Anyway, she says she's going to call my manager to complain about the poor customer service. Fuck that. My boss will laugh in her face; when I told him about what happened at closing he was mad as hell at her. He said if a problem like that ever comes up again, call him and he'll deal with it. Once the cake leaves the store, bitch is on her own.

Last night was the baby shower for Kristina, my manager at work. It started somewhere in the 8:30-9:00 range, but at always Jeannie and I were running fashionably late. Christine called to ask where we were, which surprised me, because I text messaged her twice and she hadn't replied to either of them, and I had assumed we were in a not-talking phase.
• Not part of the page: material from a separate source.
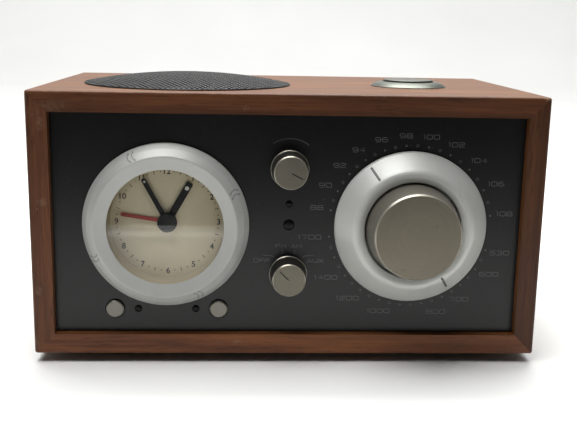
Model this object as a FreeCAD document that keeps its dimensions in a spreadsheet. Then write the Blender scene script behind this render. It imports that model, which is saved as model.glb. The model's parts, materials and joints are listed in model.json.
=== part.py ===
import FreeCAD, Part
import math
import os

import Sketcher

# Table clock radio in a wooden cabinet.
# X is to the right as seen from the front, Y goes to the back, Z is up.
# The origin is at the middle of the footprint, on the plane the feet stand on.
# "Proud" heights are measured along the local Z axis of a sub-part. On the front it
# points at the listener from the face of the front panel, on the back it points away
# from the rear panel, and on the top it points up from the top of the cabinet.

V = FreeCAD.Vector
ORIGIN = FreeCAD.Placement()
FRONT = FreeCAD.Rotation(V(1, 0, 0), 90)
REAR = FreeCAD.Rotation(V(0, 1, 1), 180)
UPRIGHT = FreeCAD.Rotation()

doc = FreeCAD.newDocument("radio")
dims = doc.addObject("Spreadsheet::Sheet", "dims")


class Size:
    """A number together with the spreadsheet expression that gives it."""

    def __init__(self, number, text):
        self.number = number
        self.text = text

    def join(self, sign, other, number):
        return Size(number, "(%s %s %s)" % (self.text, sign, other.text))

    def __add__(self, other):
        other = as_size(other)
        return self.join("+", other, self.number + other.number)

    def __radd__(self, other):
        return as_size(other) + self

    def __sub__(self, other):
        other = as_size(other)
        return self.join("-", other, self.number - other.number)

    def __rsub__(self, other):
        return as_size(other) - self

    def __mul__(self, other):
        other = as_size(other)
        return self.join("*", other, self.number * other.number)

    def __rmul__(self, other):
        return as_size(other) * self

    def __truediv__(self, other):
        other = as_size(other)
        return self.join("/", other, self.number / other.number)

    def __neg__(self):
        return Size(-self.number, "(0 - %s)" % self.text)


def as_size(value):
    if isinstance(value, Size):
        return value
    if value < 0:
        return Size(float(value), "(0 - %s)" % repr(-float(value)))
    return Size(float(value), repr(float(value)))


sheet_rows = []


def size(name, number):
    """Put one named number in the spreadsheet."""
    sheet_rows.append(name)
    row = len(sheet_rows)
    dims.set("A%d" % row, name)
    dims.set("B%d" % row, str(number))
    dims.setAlias("B%d" % row, name)
    return Size(float(number), "dims." + name)


# Cabinet
cab_w = size("cabinet_width", 212.7)
cab_h = size("cabinet_height", 110.3)
cab_d = size("cabinet_depth", 130)
board = size("board_thickness", 8.6)
edge_round = size("cabinet_edge_round", 1.1)
feet_h = size("feet_height", 4)
foot_r = size("foot_radius", 7)
foot_x = size("foot_offset_x", 86)
foot_y = size("foot_offset_y", 48)
knob_proj = size("tuning_knob_past_cabinet", 16.5)
rear_proj = size("antenna_socket_past_cabinet", 5)
panel_in = size("front_panel_recess", 4)
panel_t = size("front_panel_sheet", 1.2)
sub_t = size("front_subpanel_thickness", 3)
back_in = size("rear_panel_recess", 3)
back_t = size("rear_panel_thickness", 2.5)
fit_gap = size("panel_edge_gap", 0.15)

# Front controls
dial_x = size("dial_offset_x", 51)
bezel_r = size("bezel_radius", 34.4)
bezel_ridge_r = size("bezel_ridge_radius", 29.35)
bezel_open_r = size("bezel_opening_radius", 24.05)
bezel_h = size("bezel_height", 6.9)
cup_r = size("clock_cup_radius", 27)
lens_r = size("lens_radius", 25.4)
dial_r = size("clock_dial_radius", 24.5)
dial_depth = size("clock_dial_depth", 7)
minute_len = size("minute_hand_length", 21.1)
hour_len = size("hour_hand_length", 19.5)
alarm_len = size("alarm_hand_length", 19.9)
minute_angle = size("minute_hand_angle", -28.4)
hour_angle = size("hour_hand_angle", 29.9)
alarm_angle = size("alarm_hand_angle", -81)
ring_r = size("tuning_ring_radius", 32.1)
ring_crest_r = size("tuning_ring_crest_radius", 23.1)
ring_crest_h = size("tuning_ring_crest_height", 9.1)
ring_hole_r = size("tuning_ring_hole_radius", 20.2)
ring_hole_h = size("tuning_ring_hole_height", 8.35)
tuner_r = size("tuning_knob_radius", 19.45)
tuner_face_r = size("tuning_knob_face_radius", 17.65)
knob_r = size("small_knob_radius", 8)
knob_face_r = size("small_knob_face_radius", 6.7)
knob_h = size("small_knob_height", 10.9)
volume_angle = size("volume_knob_angle", 117)
selector_angle = size("selector_knob_angle", -45)
dial_angle = size("tuning_dial_angle", -34)
volume_z = size("volume_knob_offset_z", 24)
selector_z = size("selector_knob_offset_z", -20.8)
button_x = size("button_offset_x", 21.8)
button_z = size("button_offset_z", -36.4)
button_r = size("button_radius", 3.8)
small_lamp_z = size("small_lamp_offset_z", 9.35)
small_lamp_r = size("small_lamp_radius", 1.4)
big_lamp_z = size("big_lamp_offset_z", 0.4)
big_lamp_r = size("big_lamp_radius", 2.3)
clock_lamp_x = size("clock_lamp_offset_x", 12.1)
clock_lamp_r = size("clock_lamp_radius", 1.55)
shaft_r = size("control_shaft_radius", 3)
running = size("running_clearance", 0.05)
board_d = size("control_board_depth", 13)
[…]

She seemed in a good mood at the party, tho'. But I know it wasn't just in my head, either. Hmmm. Girls suck; they're far too confusing. Guys are great - when they're mad at you, they just tell you. I need more guy friends.

I had more to say, but I'm seriously gonna be late to school so I'm vamoosin'. Ciao!
moonlitglow on February 2nd, 2004 09:32 am (UTC)
Oh, how I love self-important people. :op
sundaymourning on February 2nd, 2004 10:17 am (UTC)
I don't think guys are better then females as friends.
Jasondelirium19 on February 2nd, 2004 11:00 am (UTC)
yea I'll message you or something while we're there. Alex hasthe information so i dont know where we're sitting or whatever. Good job, i hate when fat people think they can boss everyone around. Loud people suck. You should have like injected some really odd flavor of icing right into the middle so they couldnt complain till they had eaten half of it. Maybe something tart so when they come in they all look fishy
~ * flurr sprite * ~nkicroft on February 2nd, 2004 11:51 am (UTC)
psychopathic customers all need to be shot
Leishu Lininu_ranma on February 2nd, 2004 04:42 pm (UTC)
Poor girl had a bad day at work 'cause of evil fat woman...

Boi's sorry ;_;

On a side note, someone's plotting to kill me: www.livejournal.com/users/lnu_Ranma/
Marce (マース・・・天使の指切り)yubikiri on February 3rd, 2004 08:15 pm (UTC)
Kill the customer. And the evil wench girl who cannot articulate annoyance.